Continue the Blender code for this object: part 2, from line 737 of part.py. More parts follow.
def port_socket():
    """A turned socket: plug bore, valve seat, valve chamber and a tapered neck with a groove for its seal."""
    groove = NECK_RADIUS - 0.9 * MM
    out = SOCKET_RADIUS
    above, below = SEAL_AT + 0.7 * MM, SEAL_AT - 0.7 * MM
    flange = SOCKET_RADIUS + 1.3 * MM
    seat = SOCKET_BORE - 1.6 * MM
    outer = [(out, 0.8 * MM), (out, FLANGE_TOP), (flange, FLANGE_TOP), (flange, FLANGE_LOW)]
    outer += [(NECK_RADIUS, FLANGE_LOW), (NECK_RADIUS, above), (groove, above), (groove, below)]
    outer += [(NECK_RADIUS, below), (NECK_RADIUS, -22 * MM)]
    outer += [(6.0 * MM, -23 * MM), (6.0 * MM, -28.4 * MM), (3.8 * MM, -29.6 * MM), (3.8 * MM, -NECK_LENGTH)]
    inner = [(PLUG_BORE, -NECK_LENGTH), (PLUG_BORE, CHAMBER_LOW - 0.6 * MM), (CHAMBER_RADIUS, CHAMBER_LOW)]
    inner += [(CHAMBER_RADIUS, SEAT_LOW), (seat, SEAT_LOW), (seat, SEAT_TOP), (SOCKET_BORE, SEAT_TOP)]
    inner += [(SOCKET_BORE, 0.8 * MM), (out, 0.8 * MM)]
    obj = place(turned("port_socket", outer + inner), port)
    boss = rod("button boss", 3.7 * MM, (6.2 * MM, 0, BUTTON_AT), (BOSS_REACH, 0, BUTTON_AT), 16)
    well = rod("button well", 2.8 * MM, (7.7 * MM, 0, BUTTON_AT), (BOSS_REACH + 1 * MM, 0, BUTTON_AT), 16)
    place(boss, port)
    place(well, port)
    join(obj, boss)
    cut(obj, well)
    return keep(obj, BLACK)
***
▶ Written task: Exactly reproduce every line of the data above.

▶ Result for this exercise:
Continue the Blender code for this object: part 2, from line 737 of part.py. More parts follow.
def port_socket():
    """A turned socket: plug bore, valve seat, valve chamber and a tapered neck with a groove for its seal."""
    groove = NECK_RADIUS - 0.9 * MM
    out = SOCKET_RADIUS
    above, below = SEAL_AT + 0.7 * MM, SEAL_AT - 0.7 * MM
    flange = SOCKET_RADIUS + 1.3 * MM
    seat = SOCKET_BORE - 1.6 * MM
    outer = [(out, 0.8 * MM), (out, FLANGE_TOP), (flange, FLANGE_TOP), (flange, FLANGE_LOW)]
    outer += [(NECK_RADIUS, FLANGE_LOW), (NECK_RADIUS, above), (groove, above), (groove, below)]
    outer += [(NECK_RADIUS, below), (NECK_RADIUS, -22 * MM)]
    outer += [(6.0 * MM, -23 * MM), (6.0 * MM, -28.4 * MM), (3.8 * MM, -29.6 * MM), (3.8 * MM, -NECK_LENGTH)]
    inner = [(PLUG_BORE, -NECK_LENGTH), (PLUG_BORE, CHAMBER_LOW - 0.6 * MM), (CHAMBER_RADIUS, CHAMBER_LOW)]
    inner += [(CHAMBER_RADIUS, SEAT_LOW), (seat, SEAT_LOW), (seat, SEAT_TOP), (SOCKET_BORE, SEAT_TOP)]
    inner += [(SOCKET_BORE, 0.8 * MM), (out, 0.8 * MM)]
    obj = place(turned("port_socket", outer + inner), port)
    boss = rod("button boss", 3.7 * MM, (6.2 * MM, 0, BUTTON_AT), (BOSS_REACH, 0, BUTTON_AT), 16)
    well = rod("button well", 2.8 * MM, (7.7 * MM, 0, BUTTON_AT), (BOSS_REACH + 1 * MM, 0, BUTTON_AT), 16)
    place(boss, port)
    place(well, port)
    join(obj, boss)
    cut(obj, well)
    return keep(obj, BLACK)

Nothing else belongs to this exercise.